··· Recorded information ···

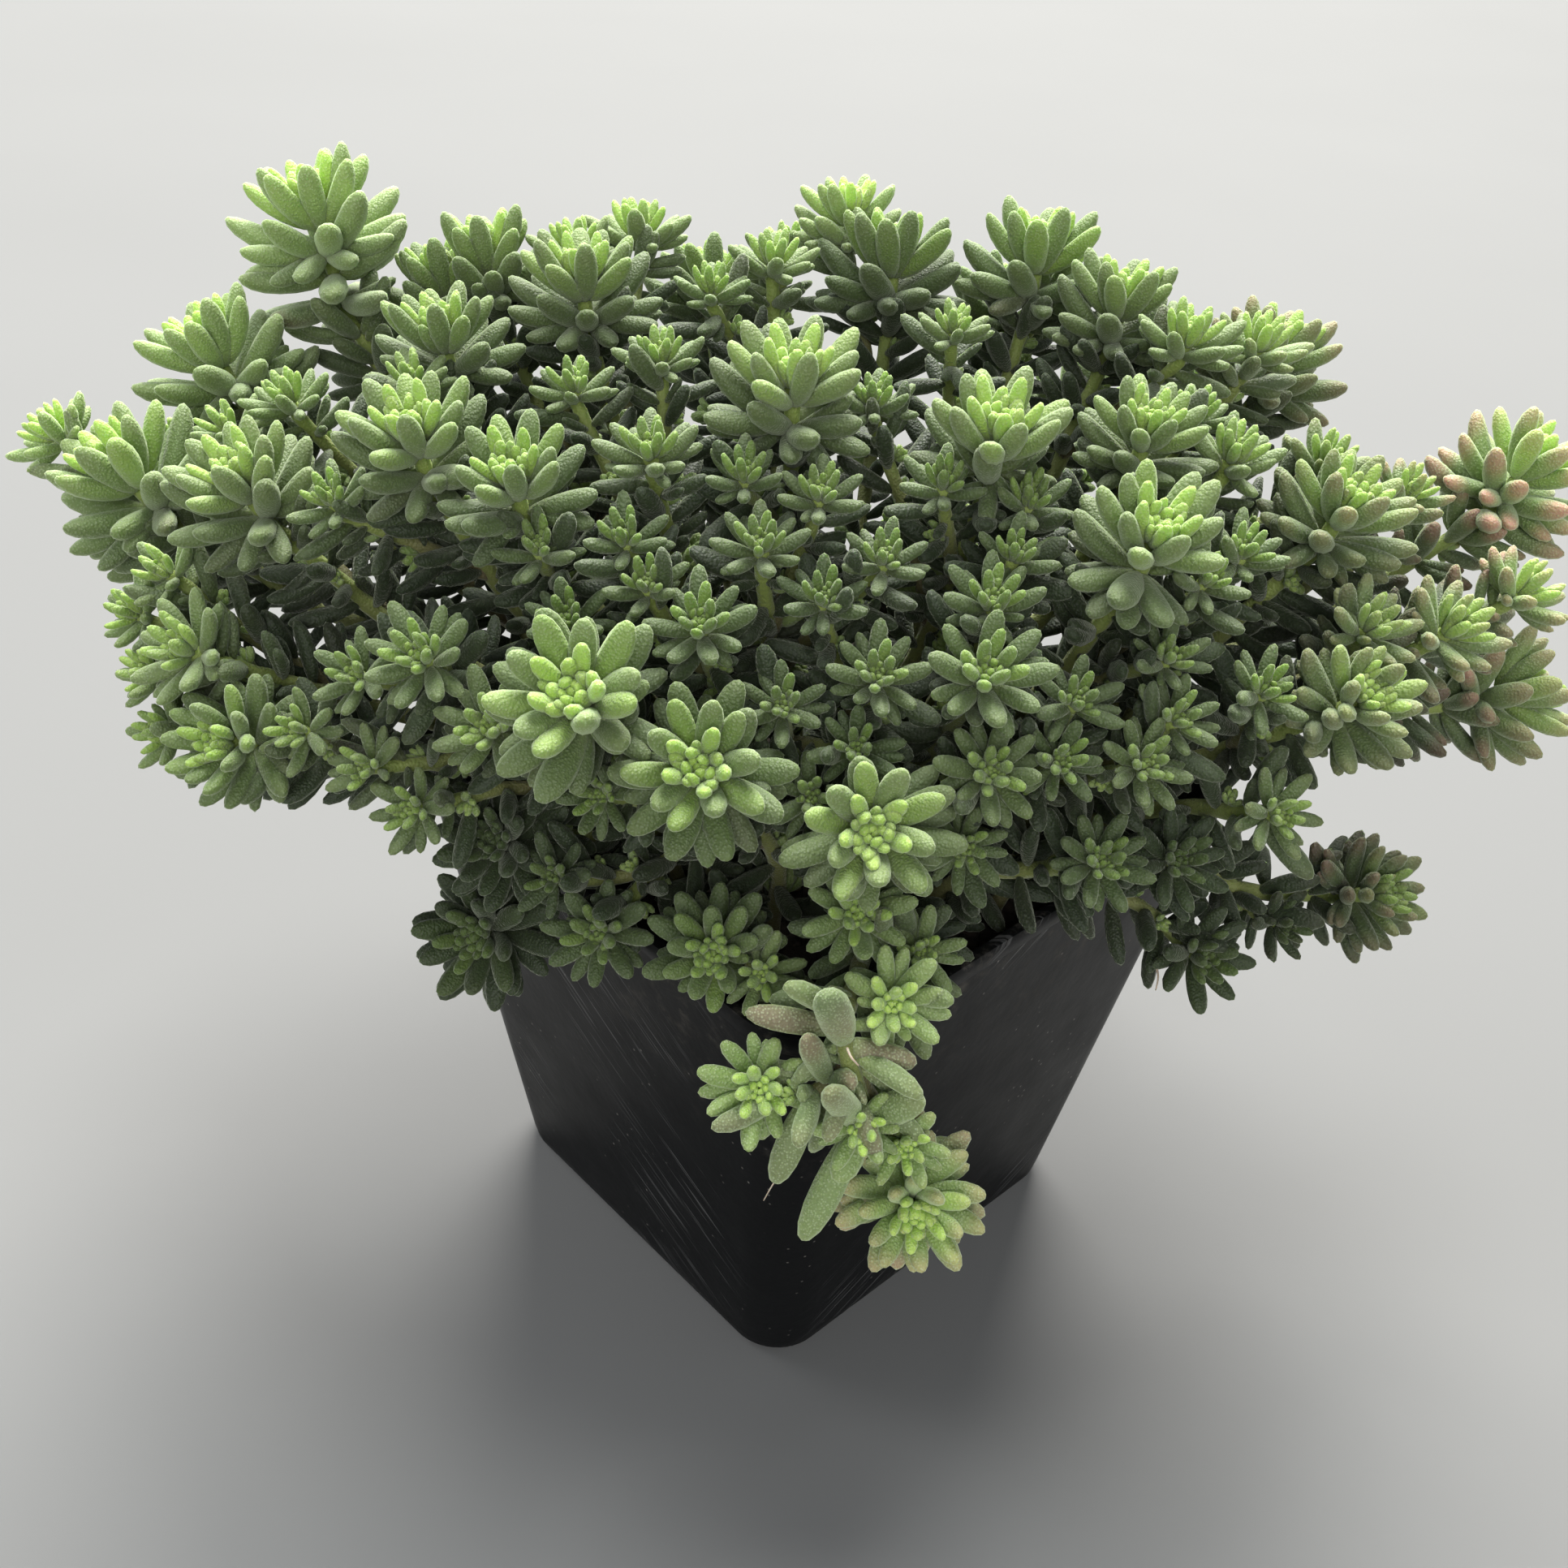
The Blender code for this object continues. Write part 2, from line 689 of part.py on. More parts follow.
class Shoot:
    """One leafy shoot: a stem path, and a crown of leaves at its end."""

    def __init__(self, index, tip, aim, reach, rows, crest=None):
        self.index = index
        self.aim = aim
        self.reach = reach
        self.core = min(max(CORE_SHARE * reach, THINNEST_CORE), THICKEST_CORE)
        self.rows = rows
        if rows is None:
            self.rows = 2 if reach >= BIG_REACH else 1
        self.sides = MIDDLE_SIDES if reach >= SMALL_REACH else SMALL_SIDES
        if self.rows > 1:
            self.sides = BIG_SIDES
        self.crest = crest
        self.step = ROW_SHARE * reach
        self.top = tip - aim * TOP_SHARE * reach
        self.foot = self.top - aim * self.step * self.rows
        self.peak = self.top + aim * self.core * PEAK_SHARE
        self.path = None
        self.radius = STEM_RADIUS
        self.whorls = 0
        self.leaves = {}

    def set_path(self, path, radius, most_whorls):
        """Gives the shoot its path, and cuts whorls off the last stretch of it."""
        stretch = path[-1] - path[-2]
        length = np.linalg.norm(stretch)
        pieces = max(round(length / WHORL_STEP), 1)
        self.whorls = min(pieces, most_whorls)
        step = length / pieces if pieces <= most_whorls else WHORL_STEP
        rings = self.whorls - 1 if pieces <= most_whorls else self.whorls
        added = [path[-1] - stretch / length * step * number for number in range(rings, 0, -1)]
        self.path = np.vstack([path[:-1], *added, path[-1:]])
        self.radius = radius

    def frames(self):
        """Rings of places round the whole shoot, from root to crown."""
        path = self.path
        rings = []
        across = None
        for number, place in enumerate(path):
            before = path[max(number - 1, 0)]
            after = path[min(number + 1, len(path) - 1)]
            along = unit(after - before) if number < len(path) - 1 else self.aim
            if across is None:
                across = unit(np.cross(along, RING_START))
            across = unit(across - along * (across @ along))
            share = number / max(len(path) - 1, 1)
            radius = self.radius + (min(self.core, self.radius) - self.radius) * share
            if number == 0 and self.radius < STEM_RADIUS:
                radius = BRANCH_START_RADIUS
            below = min(len(path) - 1 - number, self.whorls)
            turn = -below * TURN * BIG_SIDES / self.sides
            rings.append(ring_about(place, along, across, radius, turn, self.sides))
        for row in range(1, self.rows + 1):
            place = self.foot + (self.top - self.foot) * row / self.rows
            radius = self.core * (1.0 if row < self.rows else CORE_TAPER)
            turn = row * TURN * BIG_SIDES / self.sides
            rings.append(ring_about(place, self.aim, across, radius, turn, self.sides))
        return rings


def ring_about(place, along, across, radius, turn, sides):
    other = np.cross(along, across)
    angles = [turn + 2 * math.pi * step / sides for step in range(sides)]
    return [place + radius * (math.cos(a) * across + math.sin(a) * other) for a in angles]


def stem_path(shoot, root, crowd):
    """Path from a hole to the crown that keeps clear of the pot and of other stems."""
    low = np.array((root[0], root[1], SOIL_TOP - HOLE_DEPTH + GAP))
    collar = np.array((root[0], root[1], SOIL_TOP + COLLAR_RISE))
    if shoot.crest is not None:
        return hanging_path(shoot, low, collar)
    length = np.linalg.norm(shoot.foot - collar)
    best = None
    sideways = unit(np.cross(level(shoot.foot - collar) + 1e-6 * SIDE, UP))
    for rise, pull, bow in itertools.product(PATH_RISES, PATH_PULLS, PATH_BOWS):
        middle = collar + UP * rise * length + sideways * bow
        late = shoot.foot - shoot.aim * pull * length + sideways * bow
        curve = bezier((collar, middle, late, shoot.foot), STEM_STEPS)
        places, radii = balls_along(curve, STEM_RADIUS)
        places, radii = places[COLLAR_BALLS:], radii[COLLAR_BALLS:]
        room = crowd.room(places, radii, (shoot.index,))
        if best is None or room > best[0]:
            best = (room, curve)
        if room > 2 * GAP:
            break
    return np.vstack((low, best[1])), best[0]


def hanging_path(shoot, low, collar):
    """Path up from the soil, over the rim at the crest and down to the crown."""
    crest = shoot.crest
    out = unit(level(crest - collar))
    rise = crest[2] - collar[2]
    before = crest - out * CREST_PULL * rise
    first = bezier((collar, collar + UP * rise, before, crest), CREST_STEPS)
    drop = crest[2] - shoot.foot[2]
    ahead = crest + out * CREST_LEAD * drop
    above = shoot.foot + UP * HOOK_RISE * drop - shoot.aim * HOOK_PULL * drop
    second = bezier((crest, ahead, above, shoot.foot), CREST_STEPS)
    path = np.vstack((low, first, second[1:]))
    places = balls_along(path[CREST_STEPS:], STEM_RADIUS)[0]
    return path, min(pot_room(place) for place in places) - STEM_RADIUS


def branch_path(shoot, main, family, crowd):
    """Path from the main stem to a side crown."""
    best = None
    path = main[1:]
    tries = itertools.product(FORKS, BRANCH_PULLS, BRANCH_RISES, BRANCH_BOWS)
    for fork, pull, rise, bow in tries:
        place = fork * (len(path) - 1)
        number = int(place)
        start = path[number] + (path[number + 1] - path[number]) * (place - number)
        along = unit(path[number + 1] - path[number])
        length = np.linalg.norm(shoot.foot - start)
        shift = unit(np.cross(along, shoot.foot - start)) * bow
        middle = start + along * rise * length + shift
        late = shoot.foot - shoot.aim * pull * length + shift
        curve = bezier((start, middle, late, shoot.foot), BRANCH_STEPS)
        balls, radii = balls_along(curve, BRANCH_RADIUS)
        room = crowd.room(balls, radii, family)
        score = min(room, 2 * GAP) + LEAN_WORTH * (along @ unit(shoot.foot - start))
        score -= LENGTH_COST * length + BOW_COST * abs(bow)
        if best is None or score > best[0]:
            best = (score, curve, room)
    return best[1], best[2]


def leaf_balls(base, along, length):
    places = base + along * (BALL_PLACES * length)[:, None]
    return places, BALL_RADII * LEAF_WIDTH * length


def plan_row(shoot, corners, key, lift, share, crowd, rng):
    """Finds room for the leaves of one row, one on each face between two rings or of the fan."""
    middle = np.mean(corners[0], axis=0)
    axis = unit(np.mean(np.atleast_2d(corners[1]), axis=0) - middle)
    for side in range(shoot.sides):
        after = (side + 1) % shoot.sides
        low, high = corners
        if key == "fan":
            base = (low[side] + low[after] + high) / 3
        else:
            base = (low[side] + low[after] + high[side] + high[after]) / 4
        radial = base - middle
        radial = unit(radial - axis * (radial @ axis))
        turned = np.cross(axis, radial)
        lean = rng.uniform(-LEAF_SWAY, LEAF_SWAY)
        swing = rng.uniform(-LEAF_SWAY, LEAF_SWAY)
        full = share * shoot.reach * rng.uniform(LEAF_SHORTEST, LEAF_LONGEST)
        for scale, raised, moved in LEAF_TRIES:
            up = math.radians(lift + lean + raised)
            round_axis = math.radians(swing + moved)
            out = math.cos(round_axis) * radial + math.sin(round_axis) * turned
            along = math.cos(up) * out + math.sin(up) * axis
            length = full * scale
            places, radii = leaf_balls(base, along, length)
            if crowd.room(places, radii, (shoot.index,)) > LEAF_GAP:
                crowd.add(places, radii, shoot.index)
                shoot.leaves[key, side] = (base, along, length)
                break


def grow_leaf(bm, face, leaf, aim, small):
    """Raises a face of the stem to a small leaf's tip, or extrudes it into a fleshy leaf."""
    base, along, length = leaf
    if small:
        close_tower(bm, face, base + along * length)
        return
    across = unit(np.cross(aim, along))
    over = np.cross(along, across)
    end = bmesh.ops.extrude_discrete_faces(bm, faces=[face])["faces"][0]
    corners = [np.array(vert.co) for vert in end.verts]
    middle = sum(corners) / len(corners)
    boost = SQUARE_CORNER if len(corners) == 4 else TRIANGLE_CORNER
    for vert, corner in zip(end.verts, corners):
        angle = math.atan2((corner - middle) @ over, (corner - middle) @ across)
        wide = boost * LEAF_WIDTH / 2 * length * math.cos(angle)
        thick = boost * LEAF_THICKNESS / 2 * length * math.sin(angle)
        vert.co = base + along * WIDEST_AT * length + across * wide + over * thick
    close_tower(bm, end, base + along * length)


def shoot_mesh(shoot):
    rings = shoot.frames()
    bm = bmesh.new()
    face = start_tower(bm, rings[0])
    rows = []
    for ring in rings[1:]:
        face, walls = raise_tower(bm, face, ring)
        rows.append(walls)
    fan = close_tower(bm, face, shoot.peak)
    faces = {("fan", side): fan[side] for side in range(shoot.sides)}
    for row in range(shoot.rows + shoot.whorls):
        walls = rows[len(rows) - 1 - row]
        faces.update({(row, side): walls[side] for side in range(shoot.sides)})
    for key, leaf in sorted(shoot.leaves.items(), key=str):
        small = shoot.sides != MIDDLE_SIDES if key[0] == "fan" else key[0] >= shoot.rows
        grow_leaf(bm, faces[key], leaf, shoot.aim, small)
    bmesh.ops.triangulate(bm, faces=[face for face in bm.faces if len(face.verts) > 3])
    return finished(bm, "shoot")


def joined(name, shoots, surface, collection, helpers):
    """The shoots of one stem as one closed body."""
    body = node(name, shoot_mesh(shoots[0]), surface, collection)
    if len(shoots) > 1:
        for shoot in shoots[1:]:
            helpers.objects.link(bpy.data.objects.new("branch", shoot_mesh(shoot)))
        modifier = body.modifiers.new("join", "BOOLEAN")
        modifier.operation = "UNION"
        modifier.solver = "MANIFOLD"
        modifier.operand_type = "COLLECTION"
        modifier.collection = helpers
        graph = bpy.context.evaluated_depsgraph_get()
        whole = bpy.data.meshes.new_from_object(body.evaluated_get(graph))
        body.modifiers.clear()
        body.data = whole
        for helper in list(helpers.objects):
            bpy.data.objects.remove(helper)
        body.data.materials.clear()
        body.data.materials.append(surface)
    return body


def all_shoots():
    """Every stem as a name and its shoots, the main one first, with paths and leaves found."""
    stems = []
    index = 0
    for group, rows in STEMS.items():
        for number, row in enumerate(rows, 1):
            shoots = []
            for tip in row:
                place, reach = tip_place(tip)
                crest = tip_place(tip.crest)[0] if tip.crest else None
                aim = outward(place)
                if tip.ahead is not None:
                    aim = unit(aim + AHEAD_LIFT * UP)
                shoots.append(Shoot(index, place, aim, reach, tip.rows, crest))
                index += 1
            stems.append((f"stem_{group}_{number}", shoots))
    for number, row in enumerate(rear_tips(), 1):
        shoots = []
        for place, reach in row:
            shoots.append(Shoot(index, place, outward(place), reach, None))
            index += 1
        stems.append((f"stem_rear_{number}", shoots))
    return stems


def place_stems(stems, crowd):
    for name, shoots in stems:
        for shoot in shoots:
            crowd.add(*balls_along((shoot.foot, shoot.top), shoot.core), shoot.index)
    roots = root_places([shoots[0].foot for name, shoots in stems])
    order = sorted(range(len(stems)), key=lambda i: stems[i][1][0].foot[2])
    mains = {}
    for number in order:
        name, shoots = stems[number]
        path, room = stem_path(shoots[0], roots[number], crowd)
        mains[number] = path
        if room < GAP:
            print(f"{name} has only {room * 1000:.2f} mm of room")
        crowd.add(*balls_along(path[1:], STEM_RADIUS), shoots[0].index)
    for number in order:
        name, shoots = stems[number]
        family = [shoot.index for shoot in shoots]
        for shoot in shoots[1:]:
            path, room = branch_path(shoot, mains[number], family, crowd)
            shoot.set_path(path, BRANCH_RADIUS, SIDE_WHORLS)
            if room < GAP:
                print(f"{name} has a side shoot with only {room * 1000:.2f} mm of room")
            crowd.add(*balls_along(path, BRANCH_RADIUS), shoot.index)
    for number, (name, shoots) in enumerate(stems):
        steps = mains[number][1:] - mains[number][:-1]
        long = np.linalg.norm(steps, axis=1).sum() > LONG_STEM
        shoots[0].set_path(mains[number], STEM_RADIUS, MAIN_WHORLS if long else 1)
    return roots


def plan_leaves(stems, crowd):
    """Leaves in rounds, the top of every crown first, so that crowded crowns share the room."""
    rng = np.random.default_rng(SEED)
    shoots = [shoot for name, row in stems for shoot in row]
    for shoot in shoots:
        lift, share = (BUD_LIFT, BUD_SHARE)
        if shoot.rows > 1:
            lift, share = (BIG_BUD_LIFT, BIG_BUD_SHARE)
        plan_row(shoot, (shoot.frames()[-1], shoot.peak), "fan", lift, share, crowd, rng)
    for row in range(max(shoot.rows for shoot in shoots)):
        for shoot in shoots:
            if row >= shoot.rows:
                continue
            rings = shoot.frames()
            corners = (rings[-2 - row], rings[-1 - row])
            lift = (ROW_LIFT if shoot.rows == 1 else BIG_ROW_LIFT) - ROW_FALL * row
            share = UPPER_ROW_SHARE if row == 0 and shoot.rows > 1 else 1.0
            plan_row(shoot, corners, row, max(lift, LOWEST_LIFT), share, crowd, rng)
    for whorl in range(MAIN_WHORLS):
        for shoot in shoots:
            if whorl >= shoot.whorls:
                continue
            rings = shoot.frames()
            row = shoot.rows + whorl
            corners = (rings[-2 - row], rings[-1 - row])
            plan_row(shoot, corners, row, WHORL_LIFT, WHORL_SHARE, crowd, rng)


def main():
    for old in list(bpy.data.objects):
        bpy.data.objects.remove(old)
    scene = bpy.context.scene.collection
    parts = bpy.data.collections.new("potted_sedum")
    cutters = bpy.data.collections.new("cutters")
    helpers = bpy.data.collections.new("helpers")
    for made in (parts, cutters, helpers):
        scene.children.link(made)
    leaf_green = material("leaf_green", SHOOT_COLOR, 0.62)
    pot_black = material("pot_black", POT_COLOR, 0.45)
    soil_dark = material("soil_dark", SOIL_COLOR, 0.95)
    stems = all_shoots()
    crowd = Crowd(CROWD_SIZE)
    roots = place_stems(stems, crowd)
    plan_leaves(stems, crowd)
    make_pot(pot_black, parts, cutters)
    make_soil(roots, soil_dark, parts, cutters)
    for name, shoots in stems:
        joined(name, shoots, leaf_green, parts, helpers)
    bpy.data.collections.remove(helpers)


main()
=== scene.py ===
"""Looks of the potted sedum: fleshy velvety leaves, stems, pot, soil, light and camera.

World frame in metres, the same as the frame's. The stems, crowns and leaves follow the same
table and the same rules as the frame's solids, so each fleshy leaf stands where its solid does.
Smaller and lower leaves, buds, roots and grit are added between them.
"""

import itertools
import math
from collections import namedtuple

import bmesh
import bpy
import numpy as np
from mathutils import Matrix, Vector


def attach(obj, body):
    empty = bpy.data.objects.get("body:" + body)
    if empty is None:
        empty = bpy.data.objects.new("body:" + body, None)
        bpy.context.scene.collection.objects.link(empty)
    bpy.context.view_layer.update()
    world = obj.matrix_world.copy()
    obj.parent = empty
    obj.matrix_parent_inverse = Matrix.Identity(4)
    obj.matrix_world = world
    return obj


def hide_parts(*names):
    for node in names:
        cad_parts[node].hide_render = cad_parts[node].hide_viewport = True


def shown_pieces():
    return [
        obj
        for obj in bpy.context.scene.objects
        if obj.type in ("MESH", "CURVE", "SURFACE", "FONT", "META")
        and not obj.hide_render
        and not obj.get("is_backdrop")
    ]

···

§ Written problem
Return verbatim the lines that run from the line containing "roots = place_stems(stems, crowd)" through the line containing "and not obj.hide_render", inclusive.

§ Complete response
    roots = place_stems(stems, crowd)
    plan_leaves(stems, crowd)
    make_pot(pot_black, parts, cutters)
    make_soil(roots, soil_dark, parts, cutters)
    for name, shoots in stems:
        joined(name, shoots, leaf_green, parts, helpers)
    bpy.data.collections.remove(helpers)


main()
=== scene.py ===
"""Looks of the potted sedum: fleshy velvety leaves, stems, pot, soil, light and camera.

World frame in metres, the same as the frame's. The stems, crowns and leaves follow the same
table and the same rules as the frame's solids, so each fleshy leaf stands where its solid does.
Smaller and lower leaves, buds, roots and grit are added between them.
"""

import itertools
import math
from collections import namedtuple

import bmesh
import bpy
import numpy as np
from mathutils import Matrix, Vector


def attach(obj, body):
    empty = bpy.data.objects.get("body:" + body)
    if empty is None:
        empty = bpy.data.objects.new("body:" + body, None)
        bpy.context.scene.collection.objects.link(empty)
    bpy.context.view_layer.update()
    world = obj.matrix_world.copy()
    obj.parent = empty
    obj.matrix_parent_inverse = Matrix.Identity(4)
    obj.matrix_world = world
    return obj


def hide_parts(*names):
    for node in names:
        cad_parts[node].hide_render = cad_parts[node].hide_viewport = True


def shown_pieces():
    return [
        obj
        for obj in bpy.context.scene.objects
        if obj.type in ("MESH", "CURVE", "SURFACE", "FONT", "META")
        and not obj.hide_render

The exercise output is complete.